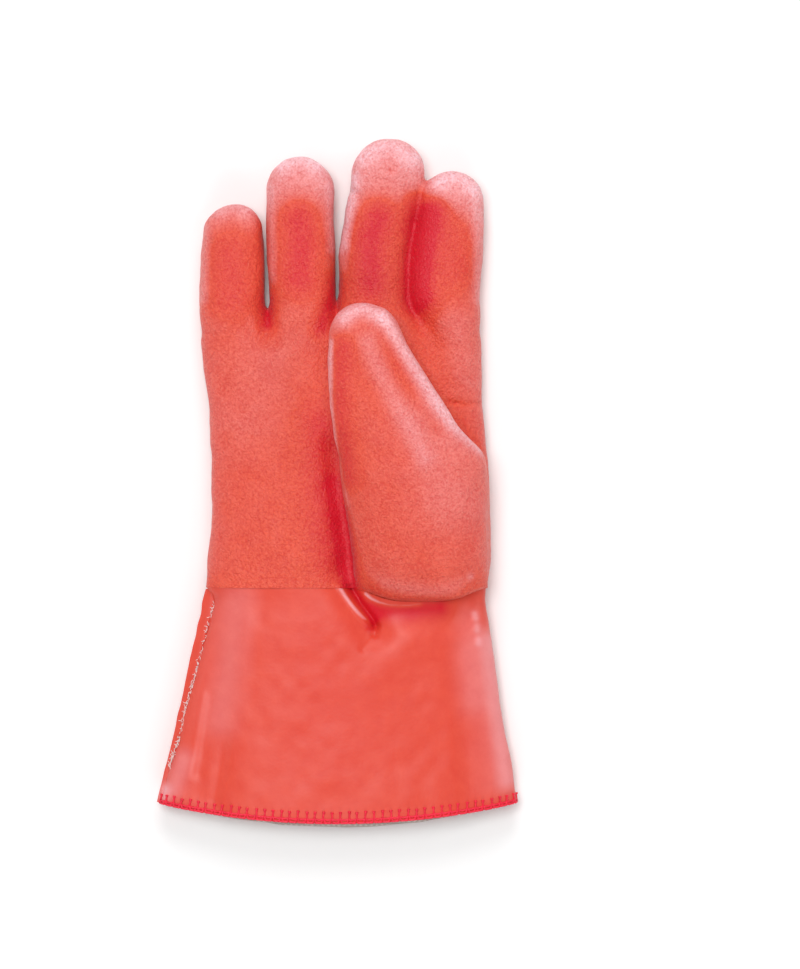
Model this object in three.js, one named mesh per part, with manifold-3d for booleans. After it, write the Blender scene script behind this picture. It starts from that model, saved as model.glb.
-----
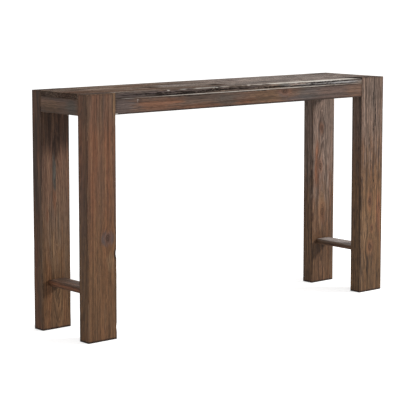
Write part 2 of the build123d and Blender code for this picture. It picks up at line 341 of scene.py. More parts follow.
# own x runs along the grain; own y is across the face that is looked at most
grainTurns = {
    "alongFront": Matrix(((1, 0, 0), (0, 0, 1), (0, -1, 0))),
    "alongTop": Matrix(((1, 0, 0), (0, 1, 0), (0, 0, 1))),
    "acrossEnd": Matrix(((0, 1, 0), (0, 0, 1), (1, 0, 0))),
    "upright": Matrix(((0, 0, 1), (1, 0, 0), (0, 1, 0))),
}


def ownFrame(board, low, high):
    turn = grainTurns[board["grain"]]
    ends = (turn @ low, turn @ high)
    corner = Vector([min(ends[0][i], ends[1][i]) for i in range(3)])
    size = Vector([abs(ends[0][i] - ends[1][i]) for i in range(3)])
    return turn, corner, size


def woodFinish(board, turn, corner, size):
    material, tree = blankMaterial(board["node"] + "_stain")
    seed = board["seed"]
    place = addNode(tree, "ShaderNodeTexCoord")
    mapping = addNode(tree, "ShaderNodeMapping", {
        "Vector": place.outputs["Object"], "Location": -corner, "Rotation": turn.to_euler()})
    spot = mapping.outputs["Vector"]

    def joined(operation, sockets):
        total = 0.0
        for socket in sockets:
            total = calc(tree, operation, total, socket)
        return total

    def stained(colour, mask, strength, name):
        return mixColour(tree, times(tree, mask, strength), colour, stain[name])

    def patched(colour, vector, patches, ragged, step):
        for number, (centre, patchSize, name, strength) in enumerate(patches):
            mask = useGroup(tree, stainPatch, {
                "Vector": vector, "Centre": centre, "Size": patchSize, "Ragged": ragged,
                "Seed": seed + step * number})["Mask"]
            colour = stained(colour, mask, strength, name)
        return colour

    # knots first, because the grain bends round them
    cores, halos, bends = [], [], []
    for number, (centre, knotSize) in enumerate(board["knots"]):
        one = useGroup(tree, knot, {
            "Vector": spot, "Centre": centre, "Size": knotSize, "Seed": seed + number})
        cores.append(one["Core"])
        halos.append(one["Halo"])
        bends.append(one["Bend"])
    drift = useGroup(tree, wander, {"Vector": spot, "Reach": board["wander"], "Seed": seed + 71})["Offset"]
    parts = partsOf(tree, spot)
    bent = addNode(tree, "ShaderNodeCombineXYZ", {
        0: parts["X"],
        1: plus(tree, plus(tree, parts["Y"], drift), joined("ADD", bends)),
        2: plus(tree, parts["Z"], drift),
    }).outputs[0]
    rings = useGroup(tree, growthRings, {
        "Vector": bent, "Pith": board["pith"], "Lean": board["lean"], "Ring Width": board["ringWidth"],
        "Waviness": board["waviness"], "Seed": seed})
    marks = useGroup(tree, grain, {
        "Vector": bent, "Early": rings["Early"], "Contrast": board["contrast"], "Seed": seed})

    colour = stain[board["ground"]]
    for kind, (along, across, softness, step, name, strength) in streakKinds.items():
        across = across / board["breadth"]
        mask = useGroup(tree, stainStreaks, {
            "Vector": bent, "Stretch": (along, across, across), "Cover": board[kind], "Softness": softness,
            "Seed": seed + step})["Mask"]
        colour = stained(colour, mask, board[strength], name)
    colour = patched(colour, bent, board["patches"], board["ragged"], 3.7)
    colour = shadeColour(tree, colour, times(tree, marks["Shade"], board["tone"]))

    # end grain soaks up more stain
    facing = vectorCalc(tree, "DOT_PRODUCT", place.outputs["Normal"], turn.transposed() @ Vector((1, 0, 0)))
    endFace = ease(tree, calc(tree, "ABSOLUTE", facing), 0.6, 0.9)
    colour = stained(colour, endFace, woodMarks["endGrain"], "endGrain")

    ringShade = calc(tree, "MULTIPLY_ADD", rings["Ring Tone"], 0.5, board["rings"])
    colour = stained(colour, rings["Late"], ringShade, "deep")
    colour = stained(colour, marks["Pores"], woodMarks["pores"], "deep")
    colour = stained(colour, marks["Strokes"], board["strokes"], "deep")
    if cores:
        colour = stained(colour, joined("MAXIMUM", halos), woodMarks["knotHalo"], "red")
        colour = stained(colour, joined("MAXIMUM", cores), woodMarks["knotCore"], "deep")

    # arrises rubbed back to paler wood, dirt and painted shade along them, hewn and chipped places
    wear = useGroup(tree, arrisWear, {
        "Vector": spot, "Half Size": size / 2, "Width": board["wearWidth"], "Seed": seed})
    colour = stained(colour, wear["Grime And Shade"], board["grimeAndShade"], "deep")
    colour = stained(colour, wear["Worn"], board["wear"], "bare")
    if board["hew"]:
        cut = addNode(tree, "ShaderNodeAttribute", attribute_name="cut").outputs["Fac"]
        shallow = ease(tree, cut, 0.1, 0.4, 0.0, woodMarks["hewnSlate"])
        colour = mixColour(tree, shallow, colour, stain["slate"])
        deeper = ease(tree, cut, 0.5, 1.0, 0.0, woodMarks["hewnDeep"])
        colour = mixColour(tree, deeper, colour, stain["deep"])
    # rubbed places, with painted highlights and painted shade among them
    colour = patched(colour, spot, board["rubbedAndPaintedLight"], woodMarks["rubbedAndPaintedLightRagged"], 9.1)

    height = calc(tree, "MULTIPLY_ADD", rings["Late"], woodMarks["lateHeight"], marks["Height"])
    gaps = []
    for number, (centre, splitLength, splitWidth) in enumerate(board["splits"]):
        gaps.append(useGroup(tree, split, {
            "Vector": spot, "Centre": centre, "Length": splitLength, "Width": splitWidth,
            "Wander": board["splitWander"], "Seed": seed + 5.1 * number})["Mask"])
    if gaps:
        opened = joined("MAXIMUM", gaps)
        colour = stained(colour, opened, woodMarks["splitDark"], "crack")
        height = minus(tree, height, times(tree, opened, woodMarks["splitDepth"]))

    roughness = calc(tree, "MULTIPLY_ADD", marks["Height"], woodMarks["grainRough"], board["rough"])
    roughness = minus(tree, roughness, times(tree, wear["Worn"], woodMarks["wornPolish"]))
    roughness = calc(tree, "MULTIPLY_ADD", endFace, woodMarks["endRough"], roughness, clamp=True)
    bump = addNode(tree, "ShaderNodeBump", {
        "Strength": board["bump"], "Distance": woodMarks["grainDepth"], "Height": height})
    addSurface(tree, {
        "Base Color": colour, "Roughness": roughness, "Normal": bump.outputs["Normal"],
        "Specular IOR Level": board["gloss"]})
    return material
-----
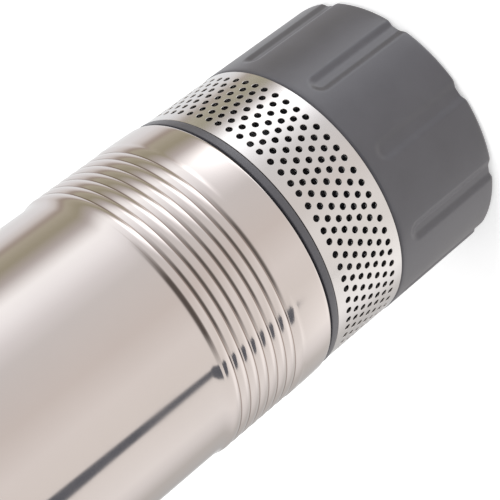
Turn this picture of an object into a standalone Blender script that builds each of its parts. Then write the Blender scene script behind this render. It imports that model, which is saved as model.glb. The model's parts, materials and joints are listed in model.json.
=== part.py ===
-----
*Exercise prompt:* Sift through the entries and copy every line with "behind".

*Complete response:*
Model this object in three.js, one named mesh per part, with manifold-3d for booleans. After it, write the Blender scene script behind this picture. It starts from that model, saved as model.glb.
Turn this picture of an object into a standalone Blender script that builds each of its parts. Then write the Blender scene script behind this render. It imports that model, which is saved as model.glb. The model's parts, materials and joints are listed in model.json.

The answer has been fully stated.